NORFOLK, Va. (AP) — The racist yearbook photo that could sink Virginia Gov. Ralph Northam’s career may have been mistakenly placed on his profile page — but even if it were put there intentionally, it’s unlikely that many students would have noticed, according to alumni who put together the publication or submitted pictures to it 35 years ago.

Giac Chan Nguyen-Tan, a physician practicing in Connecticut, remembers that a page he laid out for the 1984 Eastern Virginia Medical School yearbook was changed without his knowledge before publication.

“Could (the offensive photo) have been slipped in there? Absolutely,” he said, adding that he doesn’t remember laying out Northam’s page, which ended up including a photo of one person in blackface and another dressed in Ku Klux Klan hood and robes.

Fellow yearbook staffer Dr. William Elwood disagrees. Elwood said he doubts any photos were mixed up — and he says it’s unlikely that someone could have pulled a prank because a limited number of people had keys to the yearbook room. He said he took his job seriously and received no complaints after the yearbook was published.

Regardless of how the photo got there, it’s possible not many noticed what was in the yearbook; few students enrolled in the intense medical school program took the publication very seriously — or even looked at it — after it was published, several classmates said. For many, the yearbook was simply not a priority. Northam and his former roommate, Dr. John “Rob” Marsh, rushed off to the military immediately after graduation. Others embarked on their residencies.

“The yearbook comes out in the fall when you’re gone,” said Marsh, who roomed with Northam for two years before graduating in 1983.
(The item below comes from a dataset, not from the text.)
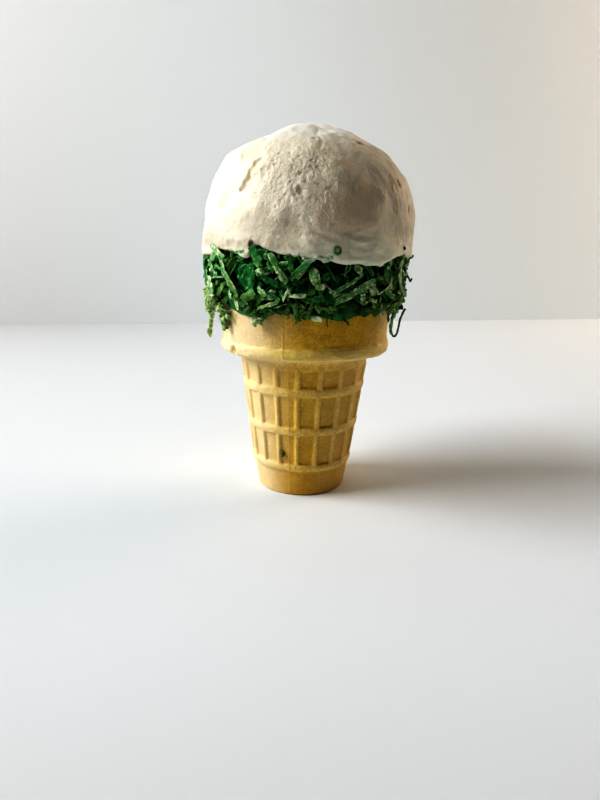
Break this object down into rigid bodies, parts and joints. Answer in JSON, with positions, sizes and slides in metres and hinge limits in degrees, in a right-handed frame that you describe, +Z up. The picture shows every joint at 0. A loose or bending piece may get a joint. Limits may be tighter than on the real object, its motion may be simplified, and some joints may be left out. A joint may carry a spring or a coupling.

The half page that Northam was allotted in the yearbook includes three pictures, including one of him in a suit. A fourth photo shows a man in blackface standing next to a person in a full KKK costume. At a news conference Saturday, Northam remarked that a former, unidentified classmate told him he thought “numerous pages” of the yearbook had received the wrong photos. At the same time, however, Northam acknowledged that he wore blackface to imitate Michael Jackson at a dance contest in Texas decades ago.

The offensive yearbook image was one of at least three blackface photos in the 1984 publication, which was reviewed by an Associated Press reporter. One image shows a man in blackface, dressed up as a woman wearing a wig. A caption reads: “‘Baby Love,’ who ever thought Diana Ross would make it to Medical School!”

Calling the photos “shockingly abhorrent,” school leaders said they have commissioned an investigation into all past yearbooks and the school’s culture. The investigation will be led by high-powered attorney Richard Cullen, a former Virginia attorney general and a former U.S. Attorney in Virginia who directed investigations into financial institutions and defense contractors, the school said in a statement.

“We are acutely hurt by the events that occurred,” school president Dr. Richard V. Homan said at a news conference Tuesday. “But it does not compare to the feelings of outrage and pain for our minority and African-American community here at EVMS, Virginia and around the nation.”

Homan said when he discovered in early 2014 that photos of students posing in Confederate uniforms had appeared in the previous year’s yearbook, he eliminated the program, which he said students had lost interest in anyway.

The 1984 photo became public after it was published Friday on the conservative website Big League Politics. The image set off a firestorm of criticism and calls from both state and national Democrats and Republicans for the 59-year-old Democratic governor to resign. Northam initially apologized for appearing in the photo, but the next day said it was not him in the photo.

On Tuesday, the governor gave no public indication of which way he was leaning. He spent Monday in conversations with top advisers about whether he can still govern.

Retired physician and former Northam classmate Walt Broadnax, one of the few black students in the school’s 1984 class, said he believes Northam’s claim that he wasn’t in that photo.

“There is no way anyone would tolerate someone going to a party in blackface,” said Broadnax, 60, a retired physician. “If I had known about it then, it would have been an issue.”

Other students interviewed by The Associated Press said they don’t remember a racist culture at the medical school. Some of the few minority students who were there described an inclusive, even progressive, setting for 1984.

Nguyen-Tan, who said he also doesn’t believe it’s Northam in the photo, said he never saw anyone in blackface or a KKK robe at the school.

Born in Vietnam, he said he is well acquainted with racism and that Northam is “the furthest thing he can be from someone who is a racist or bigot.”

Regarding the photo, “If I had seen that it came from Ralph, I would have thought it was a picture from one of the Halloween parties and wouldn’t have thought much of it,” Nguyen-Tan said.

Elwood said he doesn’t recall seeing any racist photos during the layout process for the publication. He said he saw Northam’s page shortly after publication but wasn’t shocked or outraged.

“It looked like it was done at a Halloween party,” he said. “The political and social climate of this country is far different than it was 35 years ago.”